On his way in to vote, Ricardo Roybal said he’d be voting for City Councilor JoAnne Vigil Coppler for mayor and didn’t plan to rank the candidates because “I don’t want to give anyone else a chance.” Vigil Coppler had won his vote in part, he said, because he is friends with her parents. As for the city itself: “I’ve been unhappy with the city for years because there’s a lack of interest in basic services.”

Another Vigil Coppler supporter, Damian Lujan, said he was voting for her because “it’s time to get our city back” and he didn’t like the way Webber had handled cultural issues, such as last year’s toppling of the obelisk on the Plaza. He was not planning to rank the candidates.

“I just don’t feel it’s necessary,” Lujan said. “I think: one vote, for one candidate. I’m old school.”

Those who choose not to rank the votes receive a message as they feed their ballots into the machine. As one woman encountered said message, poll worker Bob Anderson explained to her it was just checking to see if she intended to not rank the candidates and, if so, she just had to press a choice to cast her ballot.

Overall, he said, ranked choice voting had appeared to be the only unpopular aspect for voters this year. Many he had encountered said “they just want to vote for one person,” he said, although Anderson noted that the system was easy enough for those voters, too: “If you don’t want to rank, you don’t have to,” he said. “You can just override and cast your ballot.”

Charlotte Dye (Sioux), on the other hand, had voted for Webber, saying she thought he had done “an OK job,” and she didn’t “see how the other two” would do better. (Alexis Martinez Johnson is the third candidate in the race and SFR was unable to find one of her voters this morning at the polls). Specifically, she thought Webber had handled the pandemic well and, while she didn’t think he had necessarily excelled in how he handled the obelisk issue, “I don’t know that the other two would have done better.”
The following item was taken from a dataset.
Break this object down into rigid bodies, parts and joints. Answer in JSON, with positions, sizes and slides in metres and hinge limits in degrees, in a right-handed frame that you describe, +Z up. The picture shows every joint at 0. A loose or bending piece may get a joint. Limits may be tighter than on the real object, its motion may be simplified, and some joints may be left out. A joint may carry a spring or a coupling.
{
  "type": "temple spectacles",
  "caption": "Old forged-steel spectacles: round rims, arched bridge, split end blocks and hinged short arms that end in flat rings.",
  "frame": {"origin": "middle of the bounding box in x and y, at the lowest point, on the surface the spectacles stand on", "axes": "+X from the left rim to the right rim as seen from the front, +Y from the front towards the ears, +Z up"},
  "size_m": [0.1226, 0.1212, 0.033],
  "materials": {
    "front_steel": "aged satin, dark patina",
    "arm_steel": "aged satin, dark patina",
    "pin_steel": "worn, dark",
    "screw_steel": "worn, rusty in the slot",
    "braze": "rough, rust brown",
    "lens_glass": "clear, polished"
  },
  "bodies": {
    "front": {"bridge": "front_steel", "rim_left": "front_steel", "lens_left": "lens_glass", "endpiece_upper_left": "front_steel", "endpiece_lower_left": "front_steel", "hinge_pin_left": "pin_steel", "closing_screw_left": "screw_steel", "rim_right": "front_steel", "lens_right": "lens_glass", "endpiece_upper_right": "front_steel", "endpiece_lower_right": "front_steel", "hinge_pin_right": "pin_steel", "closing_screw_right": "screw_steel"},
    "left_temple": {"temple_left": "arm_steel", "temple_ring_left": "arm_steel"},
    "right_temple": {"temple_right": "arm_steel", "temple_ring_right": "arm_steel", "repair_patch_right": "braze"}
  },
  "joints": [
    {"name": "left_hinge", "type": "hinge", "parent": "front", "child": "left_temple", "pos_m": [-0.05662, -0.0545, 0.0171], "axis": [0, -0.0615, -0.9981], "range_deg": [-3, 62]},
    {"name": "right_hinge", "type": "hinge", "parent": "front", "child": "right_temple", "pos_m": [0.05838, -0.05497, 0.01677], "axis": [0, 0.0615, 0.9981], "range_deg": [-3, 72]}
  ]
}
Geno Zamora, who served as city attorney for close to four years (starting in 2010) and as interim city attorney for Webber for three months (and is now in private practice) headed in to vote enthusiastically for Webber. “I had the opportunity to work with him…and he’s inherently thoughtful and innovative,” Zamora said, adding later: “I also know and respect” Vigil Coppler.

Zamora also intended to rank the candidates. “I think the process is important…to make sure there is a majority.” As for the election itself, he said the most important issue was the economic recovery from the COVID-19 pandemic.
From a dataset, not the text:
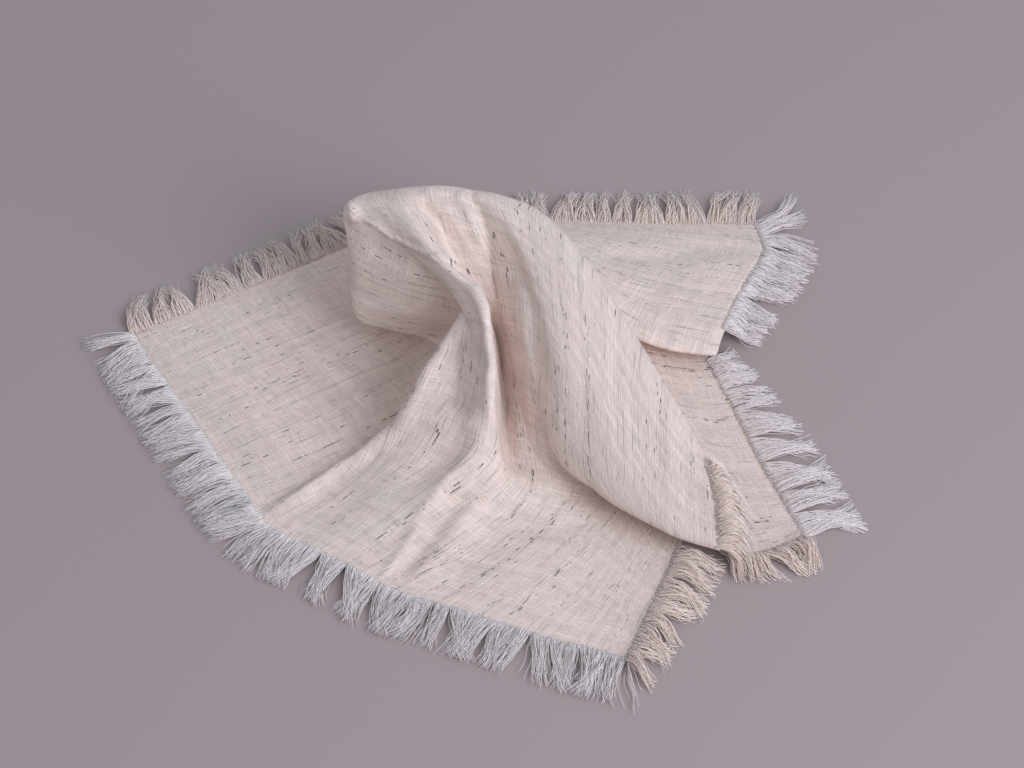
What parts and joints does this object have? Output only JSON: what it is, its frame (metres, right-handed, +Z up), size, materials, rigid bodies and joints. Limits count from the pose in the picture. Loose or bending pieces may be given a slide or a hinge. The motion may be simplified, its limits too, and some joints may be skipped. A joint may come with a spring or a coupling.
{
  "type": "folded cloth napkin",
  "caption": "Square slubby cloth napkin with frayed edges, pinched at its middle and let fall in loose, uneven folds on a flat surface; table dressing or a soft base for small items.",
  "frame": {"origin": "middle of the bounding box's bottom face, on the surface that the napkin lies on", "axes": "+Z up from that surface; +X along the longest extent, to the right in the picture; +Y to its back"},
  "size_m": [0.3344, 0.2947, 0.0731],
  "materials": {
    "cloth": "matt, slubby plain weave with dark flecks",
    "fringe_white": "loose, soft, undyed threads with a cool tint",
    "fringe_beige": "loose, soft threads with a warm tint"
  },
  "bodies": {
    "root": {"cloth": "cloth", "fringe_front_left": "fringe_white", "fringe_right_back": "fringe_white", "fringe_right_front": "fringe_white", "fringe_back": "fringe_beige", "fringe_front_right": "fringe_beige", "fringe_hood": "fringe_beige", "fringe_corner": "fringe_beige"}
  },
  "joints": []
}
The pandemic also had weighed heavily in Angel Avila’s mayoral choice. Avila is an Air Force veteran and social worker who now works with veterans.

“I like how he handled the pandemic,” Avila said of Webber. A District 3 voter, Avila had intended to vote for Lee Garcia, she said, until she received a flyer of him with Vigil Coppler. “That turned it for me,” she said. Her opposition to Vigil Coppler, Avila said, stemmed from learning that she had voted against the city’s mask mandate and had referred to rental properties as “not real homes” (the latter refers to comments Vigil Coppler made during a discussion on affordable housing). “I’m a social worker,” Avila said. “Home is home.”

And then some voters chose not to rank because they said they didn’t know enough about the other candidates. That was the case for Wanda Lobito and Darius Strickler, both Webber voters. “Alan Webber came to our door,” Strickler said. “I didn’t know the other ones,” a sentiment Lobito reiterated: “If I don’t have enough information on the candidates, I don’t want to risk it,” she noted.

Both said they had come to vote largely because of the school bonds. And they’d had a good experience.

“It was easy…and non-intimidating,” Lobito said. “They wanted to make sure we were not intimidated by the process.”